Children spent all day stooping over frames that were just two feet from the floor; they would fall asleep and be strapped to stay awake.
Charles Perrow
According to Charles Perrow in Organizing America, factories routinely employed children as young as nine to work 12-hour shifts, often while standing, for a reduced rate. In 1903, after 90,000 mill workers in the Philadelphia, Pennsylvania region walked off the job in protest of unfair working conditions, Jones led a “Children’s Crusade” of child workers in a walk from Philadelphia to President Theodore Roosevelt’s New York home to demand child labor law reform. The president refused to meet with her, and major newspapers of the time refused to publish stories about the children, but the march sparked an enduring effort to get children out of factories and into school. A few years later, Pennsylvania, New Jersey and New York passed meaningful child labor laws.

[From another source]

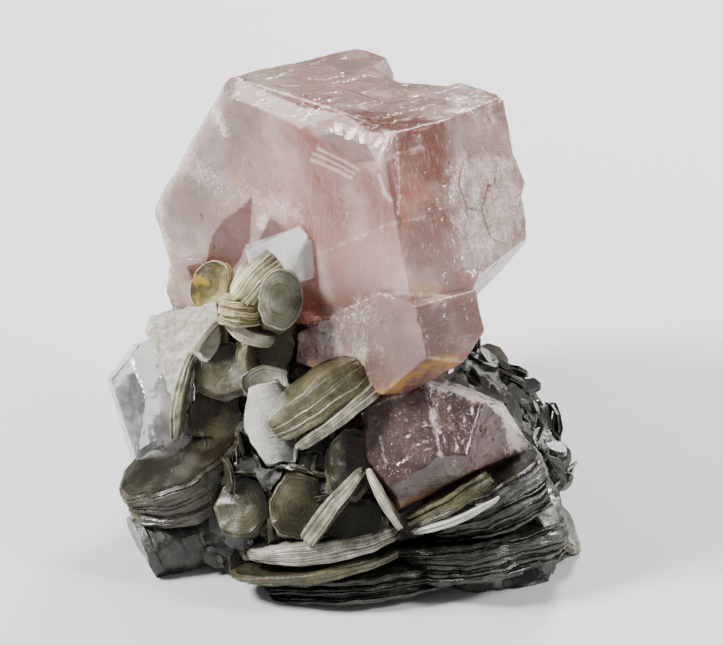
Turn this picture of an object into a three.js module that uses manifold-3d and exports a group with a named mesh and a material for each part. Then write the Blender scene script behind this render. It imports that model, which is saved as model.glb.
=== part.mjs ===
// Fluorapatite crystal on its muscovite mica matrix: a hand specimen about 48 mm wide,
// 48 mm deep and 46 mm high. A pale pink hexagonal crystal lies on its side on books of
// mica, with a second apatite, two clear quartz crystals and a feldspar crystal beside it.
import * as THREE from "three";
import { ConvexGeometry } from "three/addons/geometries/ConvexGeometry.js";
import { mergeVertices } from "three/addons/utils/BufferGeometryUtils.js";
import Module from "manifold-3d";

const wasm = await Module();
wasm.setup();

// Driving dimensions, in millimetres and degrees
const GAP = 0.3; // between neighbours that touch
const LOOK_DOWN = 30; // the specimen is drawn as seen from the front, this far above level
const CRYSTAL_DEPTH = 21.6; // main crystal, along its six-fold axis
const CRYSTAL_FRONT = 1.4; // from its top corner forward to the basal face
const CRYSTAL_EDGE = 21.7; // top edge of the basal face
const CRYSTAL_DROP = 22.5; // from its top face down to its bottom face
const MATRIX_CENTRE = new THREE.Vector3(0.5, 1.5, 5.5);
const MATRIX_RADII = new THREE.Vector3(20.5, 16.5, 12.5);
const MOUND_CENTRE = new THREE.Vector3(-1, 7, 14);
const MOUND_RADII = new THREE.Vector3(14, 11.5, 12);
const PLATE_CORNERS = 6;
const PLATE_RAGGED = 0.06; // how uneven a plate's outline is, as a share of its size
const PLATE_LAP = 1.06; // how far a plate reaches into the next one, as a share of its height
const PLATE_STEP = 0.88; // a smaller plate of a mica book against a larger one
const GROUND_SIZE = 120; // block under the rest face, wider than the specimen
const STAND = new THREE.Vector3(0.585, -4.418, 0); // moves the origin under the middle of the box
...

The New Deal and Labor Reform
In 1911, 146 garment workers, mostly immigrant women, died in the Triangle Shirtwaist Factory fire in New York City, due to lack of safety protocols. Among other hazards, workers couldn’t escape because the factory owner had chained exit doors shut during working hours. A young Francis Perkins was an eyewitness to the tragedy and it affected the trajectory of her life. She would go on to become the first women ever appointed to a US cabinet position as Secretary of Labor, appointed by Franklin Delano Roosevelt. Although most people credit Roosevelt for New Deal programs, in fact Perkins was the primary architect of many of the era’s projects and policies, including Social Security and public works programs that gave Americans suffering through the Great Depression jobs. She shepherded the Fair Labor Standards Act through Congress, which established a minimum wage, guidance for overtime pay and effectively ended child labor in the United States.

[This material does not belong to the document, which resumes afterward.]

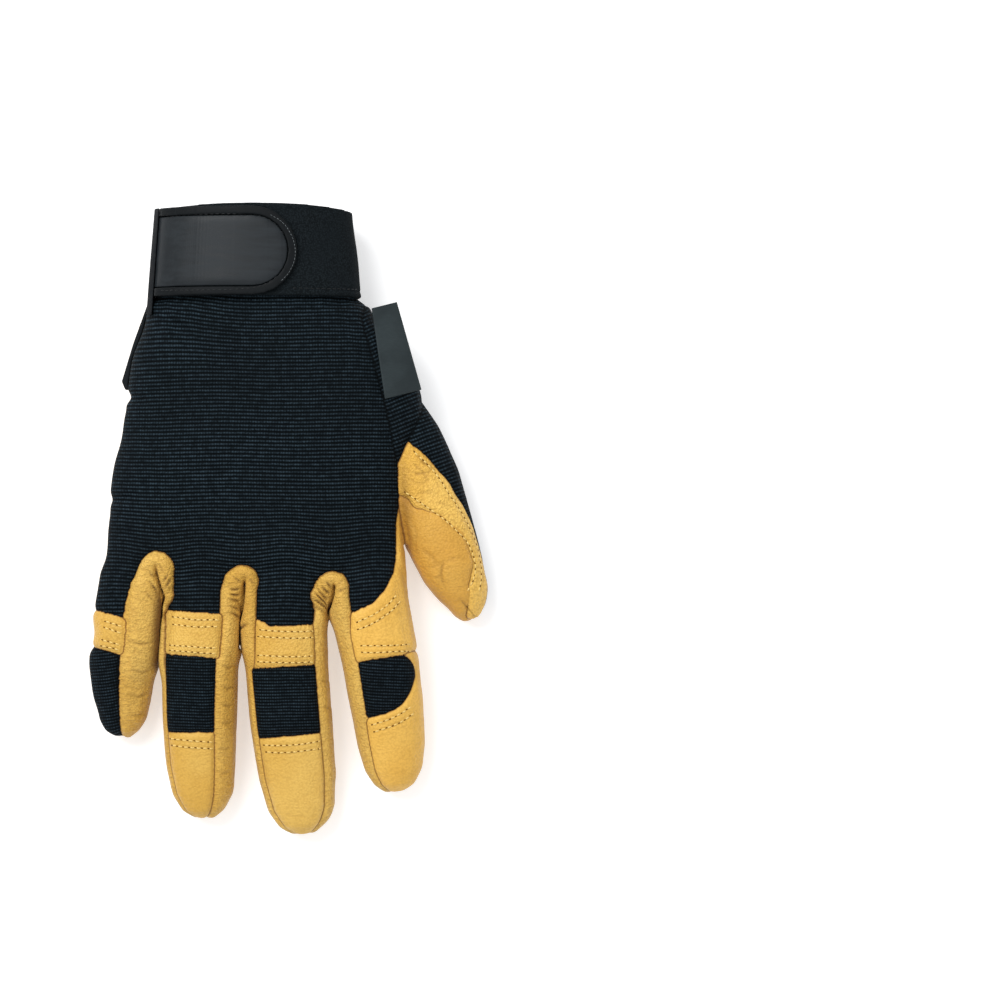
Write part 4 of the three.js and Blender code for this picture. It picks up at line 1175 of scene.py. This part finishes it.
gold_stitches.data.materials.append(thread_finish("gold_thread", (240, 210, 132), (218, 180, 96)))
dark_stitches.data.materials.append(thread_finish("black_thread", (22, 25, 28), (8, 10, 12)))
pale_hairs.data.materials.append(thread_finish("hair_thread", (112, 118, 120), (70, 75, 78)))
# The dark patches in the needle holes are painted shade
hole = Finish("hole_shade", Specular_IOR_Level=0.1, Roughness=0.9)
colour = hole.mixed(hole.noise(2500.0), screen(88, 56, 16), screen(124, 84, 30))
hole_shade_patches.data.materials.append(hole.done(colour))
cloth = Finish("lining_cloth", Specular_IOR_Level=0.05, Roughness=0.95)
nap = cloth.noise(900.0, 4.0)
colour = cloth.mixed(cloth.ranged(nap, 0.3, 0.7), screen(26, 30, 34), screen(46, 52, 57))
lining_cloth = cloth.done(colour, (nap, 0.6, 0.25))
for o in [liner] + [pieces[node] for node in ("palm_panel", "back_panel", "thumb_gusset")]:
    o.data.materials.append(lining_cloth)

# %% [markdown]
# Table and light
#
# The floor is a plain pale light table, which glows a little, so that no dark shadow falls between the
# fingers. The light is soft: a bright room all round, one big lamp above and a little to the left, and
# a weaker one from the right, so that the folds show but no hard shadow falls.

# %% Table
bpy.ops.object.select_all(action="DESELECT")
bpy.ops.mesh.primitive_plane_add(size=4, location=(0, 0, 0))
table = bpy.context.object
table.name = "pale_table"
GLOW = 0.45
pale = Finish("pale_table", Specular_IOR_Level=0.1, Roughness=0.9)
pale.set(Emission_Color=(1, 1, 1, 1), Emission_Strength=GLOW)
colour = pale.mixed(pale.noise(2.0), screen(226, 226, 226), screen(230, 230, 230))
table.data.materials.append(pale.done(colour))

# %% Light
world = bpy.data.worlds.new("bright_room")
bpy.context.scene.world = world
world.use_nodes = True
nodes, connect = world.node_tree.nodes, world.node_tree.links.new
room = nodes["Background"]
direction = nodes.new("ShaderNodeTexCoord")
heights = nodes.new("ShaderNodeSeparateXYZ")
brighter_above = nodes.new("ShaderNodeMapRange")
for key, value in (("From Min", 0.0), ("From Max", 1.0), ("To Min", 0.4), ("To Max", 0.9)):
    brighter_above.inputs[key].default_value = value
connect(direction.outputs["Generated"], heights.inputs[0])
connect(heights.outputs["Z"], brighter_above.inputs["Value"])
connect(brighter_above.outputs["Result"], room.inputs["Strength"])
room.inputs["Color"].default_value = (0.97, 0.98, 1.0, 1)


def lamp(name, place, size, power):
    bpy.ops.object.select_all(action="DESELECT")
    bpy.ops.object.light_add(type="AREA", location=place)
    light = bpy.context.object
    light.name = name
    light.data.shape = "DISK"
    light.data.size = size
    light.data.energy = power
    light.rotation_euler = (-light.location).to_track_quat("-Z", "Y").to_euler()
    print(name, "of", power, "W")


lamp("key_lamp", (-0.45, 0.55, 1.0), 0.7, 11)
lamp("fill_lamp", (0.7, -0.4, 1.0), 0.9, 1)
bpy.context.scene.view_settings.view_transform = "Standard"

I had to do something about unnecessary hazards to life, unnecessary poverty. It was sort of up to me.
Francis Perkins
“Si, Se Puede“
New Deal era reforms did not apply to farm workers or domestic workers. Hillary Rodham Clinton and Chelsea Clinton write in The Book of Gutsy Women about Dolores Huerta, who co-founded the United Farm Workers Union with Cesar Chavez to advocate for agricultural workers. These workers are often immigrants and work seasonally and itinerantly, according to where there are jobs. They worked in often brutal conditions – long hours, no breaks, no bathrooms and sometimes no water – for large agricultural businesses in the valleys of California. Chavez was the well-known face of the organization, the one most often associated with it, but Huerta was its tireless primary organizer. When everyone told her what she fought for was impossible, she would reply, “Si, se puede,” – “Yes, we can.” This became the Farm Workers Union motto.
The mother of 11 children, Huerta organized a successful nationwide boycott of Coachella Valley grapes which led to growers signing contracts for improved working conditions and basic rights for farm workers. Huerta was among the first organizers to push for worker protections against harmful exposure to pesticides, a fight she continues to this day.
Fighting for the Dignity of Essential Workers
Ai-Jen Poo is the director of the National Domestic Workers Alliance, an organization that advocates for better working conditions for homecare workers including nannies, housecleaners and caregivers. 90% of home caregivers are women, mostly women of color. They do the most essential work there is: taking care of the young, the sick and the elderly, helping families take care of their loved ones, yet, as Poo notes in her TED Talk “The Work That Makes All Other Work Possible,” they are an often invisible workforce because they work inside people’s homes rather than offices. They work for low wages and without access to safety net services. Sometimes they are victims of human trafficking and can’t escape their situation. The Alliance works to build a higher profile for domestic workers and for policies that protect their human rights.
In “Advice From Women Who Lead,” 18 women leaders talk about their experience as women leaders. Ai-Jen Poo’s advice to other leaders is: in moments of vulnerability or in the face of criticism, rather than trying to toughen up, instead open your heart and “choose to love more.”
It’s precisely the people who are considered the least ‘likely’ leaders who end up inspiring others the most. Everyday people and everyday acts of courage eventually change everything.